In 1958, the Village Gate opened on Thompson and Bleecker Streets., and for the next thirty-eight years, the club hosted shows by established artists like Coleman Hawkins and Duke Ellington and younger innovators like Coltrane, pianist Bill Evans, and Dave Brubeck.


Though most of the Village's jazz clubs closed long ago, the Village Vanguard, after more than eight decades, continues to be a center for jazz in New York City.


VILLAGE VANGUARD

178 Seventh Avenue


In 1935, law school dropout Max Gordon opened the first Village Vanguard in a basement on Charles Street at Greenwich Avenue. Gordon initially planned for his club to be a hub for local poets, but after he decided to add live music, the police department denied him a cabaret license, deeming the premises insufficient. He soon relocated to the former home of a basement speakeasy, the Golden Triangle.


The new location offered a mixed bag of poetry readings, comedy, cabaret acts, folk and popular music, dancing, and some jazz. During the 1930s and 1940s, the Vanguard booked some small swing groups and musicians, including Mary Lou Williams and Sidney Bechet. In her memoir Alive at the Village Vanguard, Gordon's wife, Lorraine, recalled that before she knew Max, "the biggest reason my pals and I went to the Vanguard, though, was because there were jazz jam sessions in the afternoons on Sundays. You could go hear Lester Young, Ben Webster, all the greatest jazz musicians for fifty cents at the door, or something like that."


Sensing jazz might be something to focus on, Max Gordon brought in more musicians, and as jazz began to shift from big bands to smaller combos, he hired a resident trio featuring clarinetist Jimmy Hamilton, pianist Eddie Heywood, and drummer Zutty Singleton.


In the late 1940s, Gordon ran into his future wife at a Fire Island bakery.

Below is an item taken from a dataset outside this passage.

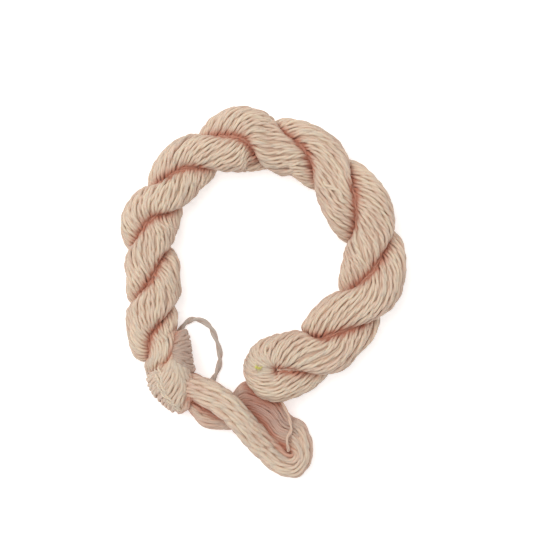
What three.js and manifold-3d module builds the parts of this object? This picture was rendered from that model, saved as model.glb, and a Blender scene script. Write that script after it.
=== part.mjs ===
// A hank of two-ply wool and silk yarn, about 80 by 105 mm, lying on the surface z = 0.
// The skein is twisted, folded back on itself into a rope of two strands, and laid in an open ring.
// One end loop wraps the other as a collar, and the rest of that end lies below it as a loose tail.
// Millimetres, +Z up, seen from above as it was laid down.
import * as THREE from "three";
import Module from "manifold-3d";
import { mergeVertices } from "three/addons/utils/BufferGeometryUtils.js";

const YARN = 1.8;
const YARN_COLOUR = 0xd8bfa6;
const LOOP_COLOUR = 0xbda896;

// The rope lies a little flattened, and its lowest rounds are pressed flat on the surface.
const SQUASH = 0.8;
const SETTLE = 0.5;

// A strand's section: its middle as a share of the rope's reach, how far it overlaps its neighbour's
// flat side, and how square that flat side is.
const STRAND_MIDDLE = 0.46;
const OVERLAP = 0.25;
const FLATNESS = 3;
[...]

Lorraine, then married to Blue Note Records co founder Alfred Lion, recognized Gordon. She approached him, suggesting he book Blue Note's

Thelonious Monk at the club, and he agreed. On September 14, 1948, Monk opened at the club. As Lorraine recalled: "Nobody came. None of the so-called jazz critics. None of the so-called cognoscenti. Zilch. Alfred and I sat there in a banquette at the Vanguard, and Thelonious got up at one point and did this little dance and announced, "Now, human beings, I'm going to play...." Max came running over to me in acute distress.... There was almost no audience. And Max kept crying, "What did you talk me into? You trying to ruin my business? We're dying with this guy."



By the late 1950s, Gordon was focusing primarily on jazz, and the Vanguard was thriving, bringing in countless important artists including Miles Davis, Art Blakey, the Modern Jazz Quartet, Charles Mingus, and Horace Silver. Bill Evans was a regular. John Coltrane's groups played the club numerous times, resulting in his classic albums Live at the Village Vanguard (1962) and Live at the Village Vanguard Again! (1966).


More than fifty albums have been recorded at the club, including titles by Sonny Rollins, Dizzy Gillespie, guitarists Kenny Burrell and Charlie Byrd, drummer Elvin Jones, singer Betty Carter, pianist Junior Mance, and saxophonist Gerry Mulligan.


When Max Gordon died in 1989, Lorraine closed the Vanguard for a single night. She then reopened and continued to run it until her death in 2018 at the age of ninety-five. The Village Vanguard continues to present important jazz today.”